Interacting sine-Gordon solitons and classical particles: A dynamic equivalence

Abstract

Motivated by the work of Fogel et al., who showed that the dynamics of the classical sine-Gordon soliton in the presence of external perturbations is essentially the dynamics of a Newtonian particle, we have looked for such particlelike behavior in those cases where sine-Gordon solitons interact with each other rather than with an applied field. We find that, although a direct soliton-particle equivalence is not possible in these cases, there is an indirect representation in terms of the poles of the Hamiltonian density when the latter is assumed to be a function of a complex space variable.
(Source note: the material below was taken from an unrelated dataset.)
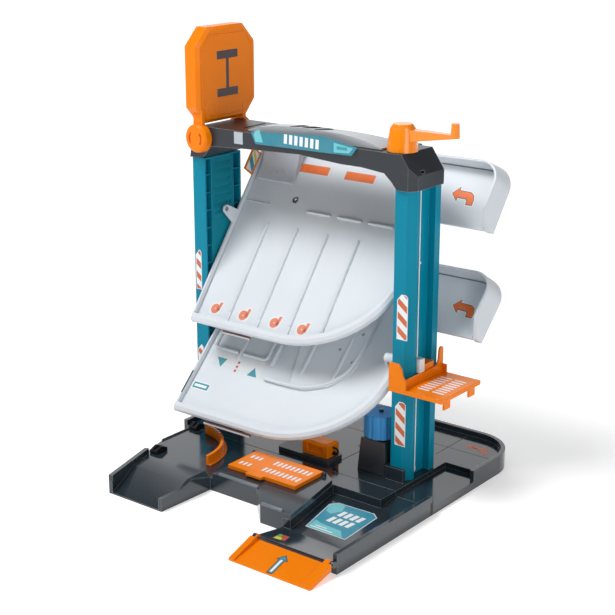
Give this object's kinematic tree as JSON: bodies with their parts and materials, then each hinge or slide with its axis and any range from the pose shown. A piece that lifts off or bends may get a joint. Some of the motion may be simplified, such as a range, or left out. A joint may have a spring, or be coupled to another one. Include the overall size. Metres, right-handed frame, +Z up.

These poles have well-defined motions in the complex space plane, and we show that there is a strong correlation between the dynamics of the poles, considered as classical particles, and those of the interacting solitons they represent. Thus, all the qualitative features of the two-soliton (and/or antisoliton) interactions, as well as analytic expressions for the forces between them, are predicted by analyzing the motions of the poles of the Hamiltonian density in the complex space plane. If this "particle" picture is used to identify the individual silitons in a two-soliton profile, then it turns out that the solitons move at a constant speed, but with a changing rest mass. Hence, solitons do not maintain their "free" mass identity when interacting with each other. A few analogies with quantum behavior are also discussed.